At one point I was back-winded whilst running about the boat trying to sort things out and I was forced to drop the sail, climb out on the outrigger and paddle with my hand to orient the boat before raising sail again. I grew to dread the shunts. My hat flew away and was gone. All very embarrassing indeed. I did not even complete one lap of the two lap course and limped back to the beach with my metaphorical tail between my very real sunburned legs.
An hour or so on the beach and the wind moved around to become more northerly and freshened. I thought I had better use it to return to Playa Zapote before it worsened or waned, so I launched again and made off at a good speed. My hands were really bad by this time but there was no choice but to wrestle with the steering oars all the way back. I made good time, at one point hitting 18 kmph on the GPS. I arrived very tired but pleased I’d done some real sailing, and clocked a good 12 km that day. I was blistered and had skinned knees and quite a sunburn. Returning the boat to the hovel was another long trial. I’ll do anything to avoid doing that again.
But what else could I do than this grisly man-hauling? One idea which I had previously rejected as completely insane is to use the Motorcycle of a Thousand Defects. I mean, everybody knows that you can’t move a 22-feet long, 13- feet wide boat 200 metres across a field, around two sharp corners and through deep dry sand to a beach.
Or can you?
I used the oars to make a sort of yoke and it all worked! Kind of hard on the bike but I care not. Had the the locals really laughing, me too. I can now single hand the boat to the beach and back, though setup takes a while.
So, test number 4: Yawn.
The Crabclaw had been such a nightmare to shunt that I decided to abandon it and go with Gibbons-Dierkings. That meant re-cutting the G-D that I’d made to fit the new spar. I had to lose a couple of square metres of area, painfully, so it wound up much smaller. I made another decision – to give up all the screwing around trying to invent a viable steering system utilizing the oars. I built two drop-down rudders with long tillers. Heavy but they looked like they might actually do the job.

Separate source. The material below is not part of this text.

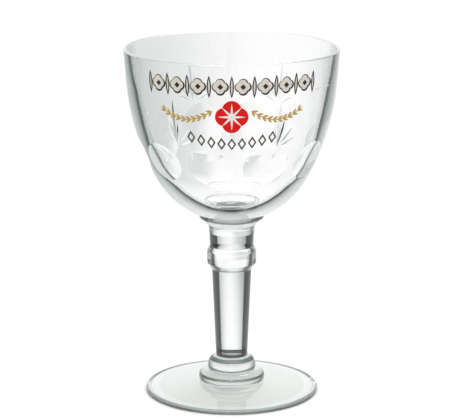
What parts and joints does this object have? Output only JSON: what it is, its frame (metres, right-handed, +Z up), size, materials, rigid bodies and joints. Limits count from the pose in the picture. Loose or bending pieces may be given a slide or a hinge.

I don’t like the galvanized bolts much but I do like the PVC main bearings and the way it folds up with a push of the tiller.
Launch time again. There was hardly any wind, even so the boat moved only barely and I had great difficulty escaping the surf. The sail had stretched. Oh dear. I went back in and put the dog on board for his first trip at sea. He didn’t like it at all, was clearly ill, and jumped off the first time we came close to the beach. But for the rest of that day he yowled at being left on land and swam after the boat, begging to be lifted aboard, so I may make a sea-dog of him yet.
I was in the surf a lot, being unable to escape. The deck was freqently awash. A couple of locals jumped aboard and this submerged the float; at one point it came off completely but was easy to reattach on the beach. It would not be so simple at sea I am sure.
Outrigger separation is intentional. I feel it is desirable that it should detach in the event of a severe knock (such as might occur if the boat is rolled in the surf) rather than suffer serious damage. There’s a knob at the end of the cross-beam sticking only 2 cm into a hole in the outrigger upright, the diagonal rope underneath stops the upright leaning one way, and the braided rubber bungee keeps it under tension the other way. The upright can thus pivot a bit on the end of the beam, and the beam end can rotate a little in the hole in the upright as it flexes up and down. Thus stresses are relieved. The trick is in tensioning that bungee just right so that unwanted separation does not occur. The long piney things are the oars, shipped for emergencies.
The steering worked just fine, or seemed to. One can’t steer at all if one isn’t actually moving forward. I could control the boat when it was going somewhere with a single finger which was nice. My hands were still healing from the last trip.
So, good steering, bad sail. I so enjoyed working with canvas but I must advise – unless you are running a square-rigger downwind don’t bother with canvas. My experience is that it stretches too much for use in performance sails. I had painstakingly made three sails in canvas, two crabclaws and one Gibbons-Dierking, now I feel I must move on. Accordingly I searched Veracruz yet again for materials and settled finally upon white polytarp. It sticks in my craw to use a plastic material on this vessel but this stuff seems pretty good. It doesn’t stretch too much (so far), is extremely light and impervious to water, can be cleaned, does not need to be hemmed and is cheap, about $1.75 US for a metre off a roll 1.8 metres wide. The teeth in the sewing machine that move the fabric along slip, making it hard to sew evenly. I’ve had to make eight separate tiny adjustments to this borrowed machine to make it work at all. They are such gorgeous things, sewing machines, all those precisely-made little parts moving together to get the job done.
A new sail has been born. It is nearly finished after about forty hours of work. That means I’ll be sailing again in a couple of days, after some other necessary work. I hope. I had to enlarge and distort Dierking’s design again because it just didn’t seem to have enough area, so I am afraid it won’t perform. Fingers crossed.